> [Information provided]:

──────────

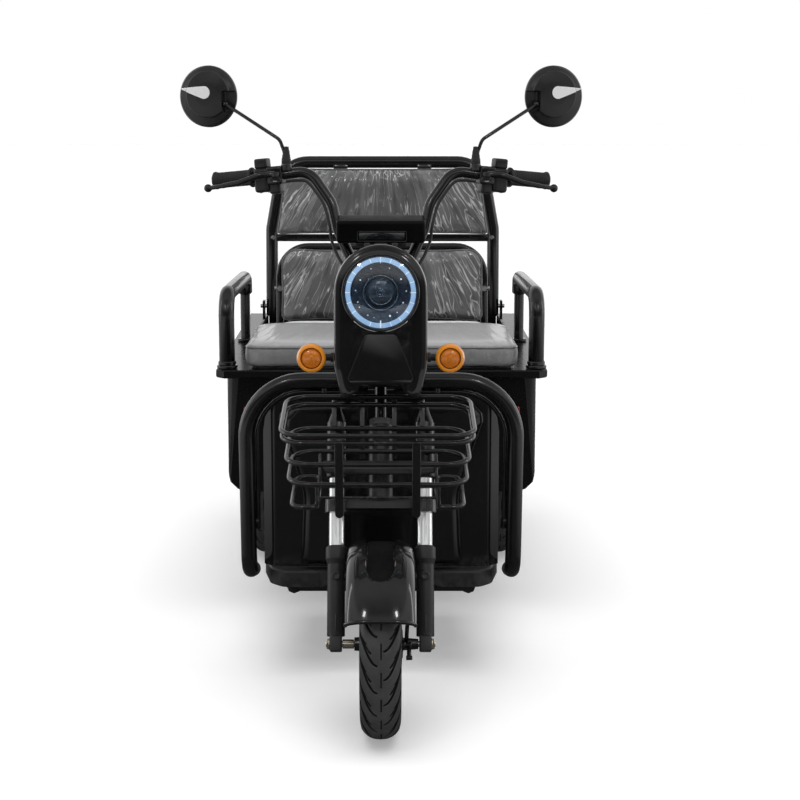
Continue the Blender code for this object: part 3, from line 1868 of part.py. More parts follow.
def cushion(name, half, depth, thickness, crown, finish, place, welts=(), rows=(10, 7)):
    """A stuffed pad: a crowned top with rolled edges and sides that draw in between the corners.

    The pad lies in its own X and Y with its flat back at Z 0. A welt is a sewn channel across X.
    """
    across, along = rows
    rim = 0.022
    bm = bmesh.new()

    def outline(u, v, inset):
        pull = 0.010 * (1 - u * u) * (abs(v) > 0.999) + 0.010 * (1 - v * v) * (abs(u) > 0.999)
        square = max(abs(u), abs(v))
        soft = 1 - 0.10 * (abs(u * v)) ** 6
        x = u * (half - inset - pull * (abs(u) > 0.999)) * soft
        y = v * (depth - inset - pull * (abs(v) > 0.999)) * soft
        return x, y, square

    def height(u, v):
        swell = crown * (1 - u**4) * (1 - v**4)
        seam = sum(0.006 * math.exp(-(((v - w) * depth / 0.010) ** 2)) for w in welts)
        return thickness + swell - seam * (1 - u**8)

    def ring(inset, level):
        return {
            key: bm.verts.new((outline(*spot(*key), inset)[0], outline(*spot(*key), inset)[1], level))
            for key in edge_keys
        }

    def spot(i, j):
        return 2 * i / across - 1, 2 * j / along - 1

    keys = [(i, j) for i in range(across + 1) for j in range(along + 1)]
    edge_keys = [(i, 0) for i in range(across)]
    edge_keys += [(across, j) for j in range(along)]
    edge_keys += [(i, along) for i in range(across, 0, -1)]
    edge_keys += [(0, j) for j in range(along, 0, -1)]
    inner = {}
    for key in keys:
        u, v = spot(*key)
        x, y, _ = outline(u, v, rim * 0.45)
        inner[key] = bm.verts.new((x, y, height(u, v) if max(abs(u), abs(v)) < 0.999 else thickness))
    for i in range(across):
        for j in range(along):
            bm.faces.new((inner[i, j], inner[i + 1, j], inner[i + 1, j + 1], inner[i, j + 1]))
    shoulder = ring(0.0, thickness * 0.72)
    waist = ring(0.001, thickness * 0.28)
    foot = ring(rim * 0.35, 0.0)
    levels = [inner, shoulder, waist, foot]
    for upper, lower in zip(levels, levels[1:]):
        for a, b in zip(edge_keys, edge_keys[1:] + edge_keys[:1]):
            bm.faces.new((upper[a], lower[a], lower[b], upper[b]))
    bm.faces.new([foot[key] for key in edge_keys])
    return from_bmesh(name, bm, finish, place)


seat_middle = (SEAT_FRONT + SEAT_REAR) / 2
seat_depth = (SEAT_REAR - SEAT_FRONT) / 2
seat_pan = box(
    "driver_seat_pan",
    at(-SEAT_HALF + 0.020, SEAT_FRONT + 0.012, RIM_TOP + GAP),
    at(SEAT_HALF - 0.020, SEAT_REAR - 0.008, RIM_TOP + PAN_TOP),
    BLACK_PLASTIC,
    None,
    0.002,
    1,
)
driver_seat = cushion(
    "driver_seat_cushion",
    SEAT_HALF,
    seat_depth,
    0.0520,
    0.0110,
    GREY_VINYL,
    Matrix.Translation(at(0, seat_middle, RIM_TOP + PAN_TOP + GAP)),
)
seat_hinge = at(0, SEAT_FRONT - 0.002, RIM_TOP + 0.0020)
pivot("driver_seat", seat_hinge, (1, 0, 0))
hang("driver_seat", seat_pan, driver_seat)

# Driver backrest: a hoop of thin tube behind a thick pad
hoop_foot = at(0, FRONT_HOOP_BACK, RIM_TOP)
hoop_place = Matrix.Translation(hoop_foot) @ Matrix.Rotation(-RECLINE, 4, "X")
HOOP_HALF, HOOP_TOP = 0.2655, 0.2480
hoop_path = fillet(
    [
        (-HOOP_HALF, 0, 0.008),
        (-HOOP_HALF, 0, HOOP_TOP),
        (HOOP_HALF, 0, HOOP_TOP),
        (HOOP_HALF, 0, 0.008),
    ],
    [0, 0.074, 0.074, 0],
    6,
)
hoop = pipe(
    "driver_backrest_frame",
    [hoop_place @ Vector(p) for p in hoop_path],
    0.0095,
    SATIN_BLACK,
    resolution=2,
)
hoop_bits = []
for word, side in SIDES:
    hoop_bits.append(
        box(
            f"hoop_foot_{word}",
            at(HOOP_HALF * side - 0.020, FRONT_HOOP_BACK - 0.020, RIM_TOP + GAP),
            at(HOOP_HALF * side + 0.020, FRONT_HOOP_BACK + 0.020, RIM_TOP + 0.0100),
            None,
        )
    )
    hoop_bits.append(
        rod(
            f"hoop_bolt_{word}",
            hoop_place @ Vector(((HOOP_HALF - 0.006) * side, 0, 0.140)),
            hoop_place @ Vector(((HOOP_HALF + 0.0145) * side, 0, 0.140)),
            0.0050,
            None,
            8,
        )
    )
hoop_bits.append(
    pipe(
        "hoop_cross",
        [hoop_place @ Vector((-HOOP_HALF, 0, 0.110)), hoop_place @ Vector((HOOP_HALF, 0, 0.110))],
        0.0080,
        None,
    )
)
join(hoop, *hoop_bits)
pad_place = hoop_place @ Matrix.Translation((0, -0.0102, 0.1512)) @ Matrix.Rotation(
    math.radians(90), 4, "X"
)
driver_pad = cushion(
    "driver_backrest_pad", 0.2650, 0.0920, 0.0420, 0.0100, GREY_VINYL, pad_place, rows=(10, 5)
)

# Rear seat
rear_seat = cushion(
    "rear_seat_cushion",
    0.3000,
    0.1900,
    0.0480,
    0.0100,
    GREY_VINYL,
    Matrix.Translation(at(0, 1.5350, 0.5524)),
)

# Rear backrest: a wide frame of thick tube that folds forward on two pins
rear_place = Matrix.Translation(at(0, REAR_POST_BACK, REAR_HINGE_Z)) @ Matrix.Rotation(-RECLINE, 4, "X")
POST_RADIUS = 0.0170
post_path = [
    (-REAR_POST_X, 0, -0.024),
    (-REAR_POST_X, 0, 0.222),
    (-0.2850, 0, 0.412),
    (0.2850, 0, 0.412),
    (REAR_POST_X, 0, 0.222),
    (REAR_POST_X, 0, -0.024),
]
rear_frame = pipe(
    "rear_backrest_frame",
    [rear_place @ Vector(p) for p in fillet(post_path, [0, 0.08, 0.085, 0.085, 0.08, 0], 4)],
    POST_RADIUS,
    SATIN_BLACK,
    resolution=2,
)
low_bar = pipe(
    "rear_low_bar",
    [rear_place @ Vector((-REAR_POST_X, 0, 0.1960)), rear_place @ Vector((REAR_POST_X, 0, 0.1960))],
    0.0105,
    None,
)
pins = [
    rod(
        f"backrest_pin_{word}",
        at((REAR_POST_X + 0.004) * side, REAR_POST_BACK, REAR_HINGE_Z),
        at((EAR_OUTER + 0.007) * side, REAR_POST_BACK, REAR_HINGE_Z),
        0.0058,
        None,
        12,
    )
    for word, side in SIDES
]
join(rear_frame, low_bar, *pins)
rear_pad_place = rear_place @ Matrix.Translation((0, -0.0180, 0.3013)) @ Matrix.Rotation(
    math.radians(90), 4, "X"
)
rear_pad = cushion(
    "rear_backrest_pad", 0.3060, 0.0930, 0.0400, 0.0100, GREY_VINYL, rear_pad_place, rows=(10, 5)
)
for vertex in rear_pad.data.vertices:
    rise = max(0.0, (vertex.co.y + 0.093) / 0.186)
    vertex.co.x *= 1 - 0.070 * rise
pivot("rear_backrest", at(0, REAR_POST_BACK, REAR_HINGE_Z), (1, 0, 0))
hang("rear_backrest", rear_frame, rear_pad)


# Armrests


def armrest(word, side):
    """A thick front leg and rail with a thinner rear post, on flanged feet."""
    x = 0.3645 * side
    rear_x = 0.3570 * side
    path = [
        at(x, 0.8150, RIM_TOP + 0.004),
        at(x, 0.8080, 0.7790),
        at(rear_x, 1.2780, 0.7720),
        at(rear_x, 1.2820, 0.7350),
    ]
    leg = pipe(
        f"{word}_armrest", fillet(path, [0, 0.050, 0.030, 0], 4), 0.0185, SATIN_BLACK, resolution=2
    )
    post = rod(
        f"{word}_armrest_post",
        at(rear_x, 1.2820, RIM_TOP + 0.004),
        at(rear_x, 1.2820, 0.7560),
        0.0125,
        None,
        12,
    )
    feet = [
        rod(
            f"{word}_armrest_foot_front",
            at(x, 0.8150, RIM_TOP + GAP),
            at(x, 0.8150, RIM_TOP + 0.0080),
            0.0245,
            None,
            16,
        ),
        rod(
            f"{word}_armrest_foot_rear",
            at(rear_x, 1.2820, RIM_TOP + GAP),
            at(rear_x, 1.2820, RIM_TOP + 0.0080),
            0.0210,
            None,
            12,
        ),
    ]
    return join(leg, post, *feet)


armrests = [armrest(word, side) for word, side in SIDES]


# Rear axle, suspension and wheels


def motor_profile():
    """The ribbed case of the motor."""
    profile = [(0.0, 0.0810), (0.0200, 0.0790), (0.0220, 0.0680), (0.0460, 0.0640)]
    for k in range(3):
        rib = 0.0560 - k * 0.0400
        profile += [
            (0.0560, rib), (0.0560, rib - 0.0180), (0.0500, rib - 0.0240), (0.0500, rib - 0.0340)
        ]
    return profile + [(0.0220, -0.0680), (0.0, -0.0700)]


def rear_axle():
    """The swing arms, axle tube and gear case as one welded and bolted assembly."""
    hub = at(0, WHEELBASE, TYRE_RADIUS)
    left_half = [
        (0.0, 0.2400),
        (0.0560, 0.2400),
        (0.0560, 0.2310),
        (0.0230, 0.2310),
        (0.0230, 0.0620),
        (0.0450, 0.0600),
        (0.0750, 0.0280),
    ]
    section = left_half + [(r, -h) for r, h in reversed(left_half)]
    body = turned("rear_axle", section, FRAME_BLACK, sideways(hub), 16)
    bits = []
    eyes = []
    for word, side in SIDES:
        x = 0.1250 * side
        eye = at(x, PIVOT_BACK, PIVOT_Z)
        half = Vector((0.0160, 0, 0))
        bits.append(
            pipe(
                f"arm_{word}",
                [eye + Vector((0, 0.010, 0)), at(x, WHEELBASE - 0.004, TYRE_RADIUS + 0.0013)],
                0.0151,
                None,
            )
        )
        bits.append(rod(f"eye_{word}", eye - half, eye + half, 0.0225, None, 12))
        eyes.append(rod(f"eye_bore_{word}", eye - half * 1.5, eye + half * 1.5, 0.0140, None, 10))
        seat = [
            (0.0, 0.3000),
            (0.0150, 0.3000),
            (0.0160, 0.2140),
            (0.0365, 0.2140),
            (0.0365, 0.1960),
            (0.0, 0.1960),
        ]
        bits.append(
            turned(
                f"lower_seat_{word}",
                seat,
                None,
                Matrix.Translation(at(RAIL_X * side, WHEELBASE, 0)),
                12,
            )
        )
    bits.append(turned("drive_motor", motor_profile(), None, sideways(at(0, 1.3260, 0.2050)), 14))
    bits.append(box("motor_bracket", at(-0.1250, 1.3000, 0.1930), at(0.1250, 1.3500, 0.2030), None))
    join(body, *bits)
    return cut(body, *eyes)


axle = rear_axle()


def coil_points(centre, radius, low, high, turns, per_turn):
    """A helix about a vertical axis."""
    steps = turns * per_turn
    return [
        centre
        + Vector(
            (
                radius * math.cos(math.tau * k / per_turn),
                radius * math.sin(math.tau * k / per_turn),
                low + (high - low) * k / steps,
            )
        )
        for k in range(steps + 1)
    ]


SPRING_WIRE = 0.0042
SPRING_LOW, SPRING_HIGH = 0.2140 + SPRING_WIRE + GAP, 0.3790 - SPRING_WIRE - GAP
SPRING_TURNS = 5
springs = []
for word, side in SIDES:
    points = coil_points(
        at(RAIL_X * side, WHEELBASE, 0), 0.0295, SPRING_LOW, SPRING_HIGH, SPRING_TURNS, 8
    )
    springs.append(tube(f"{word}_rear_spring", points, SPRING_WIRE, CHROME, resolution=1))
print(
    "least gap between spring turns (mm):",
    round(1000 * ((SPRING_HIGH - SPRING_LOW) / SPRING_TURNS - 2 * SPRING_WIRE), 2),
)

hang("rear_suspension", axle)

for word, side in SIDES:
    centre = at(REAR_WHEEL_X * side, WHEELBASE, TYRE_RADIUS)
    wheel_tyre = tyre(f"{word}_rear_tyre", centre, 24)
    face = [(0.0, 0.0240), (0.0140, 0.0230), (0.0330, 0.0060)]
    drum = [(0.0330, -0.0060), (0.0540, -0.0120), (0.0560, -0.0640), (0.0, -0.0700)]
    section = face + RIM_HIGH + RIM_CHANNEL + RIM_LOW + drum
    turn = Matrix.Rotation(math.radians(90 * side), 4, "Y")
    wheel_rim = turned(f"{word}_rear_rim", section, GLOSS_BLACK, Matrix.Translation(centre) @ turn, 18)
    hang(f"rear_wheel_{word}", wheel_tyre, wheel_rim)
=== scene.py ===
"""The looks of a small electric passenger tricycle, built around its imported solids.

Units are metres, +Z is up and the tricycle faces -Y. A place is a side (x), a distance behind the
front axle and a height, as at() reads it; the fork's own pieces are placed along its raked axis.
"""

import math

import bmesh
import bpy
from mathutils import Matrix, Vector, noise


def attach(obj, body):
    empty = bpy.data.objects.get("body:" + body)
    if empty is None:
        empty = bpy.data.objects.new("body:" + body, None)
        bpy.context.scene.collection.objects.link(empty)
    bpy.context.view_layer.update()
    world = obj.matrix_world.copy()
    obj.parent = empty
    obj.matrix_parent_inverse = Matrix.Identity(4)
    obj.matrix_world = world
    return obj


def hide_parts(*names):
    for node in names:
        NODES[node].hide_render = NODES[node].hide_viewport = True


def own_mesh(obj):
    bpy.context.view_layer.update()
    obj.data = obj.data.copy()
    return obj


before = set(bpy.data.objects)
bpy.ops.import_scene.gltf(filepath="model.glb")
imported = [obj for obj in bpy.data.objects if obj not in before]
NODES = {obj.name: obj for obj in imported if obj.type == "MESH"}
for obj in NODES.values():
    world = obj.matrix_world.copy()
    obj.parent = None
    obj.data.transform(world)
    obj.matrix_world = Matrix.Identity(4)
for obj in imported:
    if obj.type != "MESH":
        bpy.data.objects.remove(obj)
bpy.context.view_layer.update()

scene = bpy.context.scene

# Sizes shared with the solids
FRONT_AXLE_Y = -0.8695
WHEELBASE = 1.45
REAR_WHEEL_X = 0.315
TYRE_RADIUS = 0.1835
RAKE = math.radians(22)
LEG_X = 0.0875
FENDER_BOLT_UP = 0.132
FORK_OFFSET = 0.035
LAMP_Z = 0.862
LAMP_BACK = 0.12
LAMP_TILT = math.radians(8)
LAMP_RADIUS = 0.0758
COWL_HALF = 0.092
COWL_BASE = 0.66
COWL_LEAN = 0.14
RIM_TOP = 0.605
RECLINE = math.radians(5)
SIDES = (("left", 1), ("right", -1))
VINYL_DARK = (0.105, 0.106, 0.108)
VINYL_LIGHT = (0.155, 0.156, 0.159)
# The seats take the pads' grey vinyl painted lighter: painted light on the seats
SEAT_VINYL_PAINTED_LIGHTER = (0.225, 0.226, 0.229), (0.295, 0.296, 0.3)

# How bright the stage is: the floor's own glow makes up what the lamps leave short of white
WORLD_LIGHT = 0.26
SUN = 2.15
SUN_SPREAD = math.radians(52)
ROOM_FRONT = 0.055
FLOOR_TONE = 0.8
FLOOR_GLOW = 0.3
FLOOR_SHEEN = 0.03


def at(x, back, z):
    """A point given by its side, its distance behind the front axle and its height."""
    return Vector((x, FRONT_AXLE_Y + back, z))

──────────

> [Exercise details]:
Transcribe word for word the lines from the one holding "turn = Matrix.Rotation(math.radians(90" through the one holding "if empty is". Include both, and add nothing.

> [Full solution]:
    turn = Matrix.Rotation(math.radians(90 * side), 4, "Y")
    wheel_rim = turned(f"{word}_rear_rim", section, GLOSS_BLACK, Matrix.Translation(centre) @ turn, 18)
    hang(f"rear_wheel_{word}", wheel_tyre, wheel_rim)
=== scene.py ===
"""The looks of a small electric passenger tricycle, built around its imported solids.

Units are metres, +Z is up and the tricycle faces -Y. A place is a side (x), a distance behind the
front axle and a height, as at() reads it; the fork's own pieces are placed along its raked axis.
"""

import math

import bmesh
import bpy
from mathutils import Matrix, Vector, noise


def attach(obj, body):
    empty = bpy.data.objects.get("body:" + body)
    if empty is None:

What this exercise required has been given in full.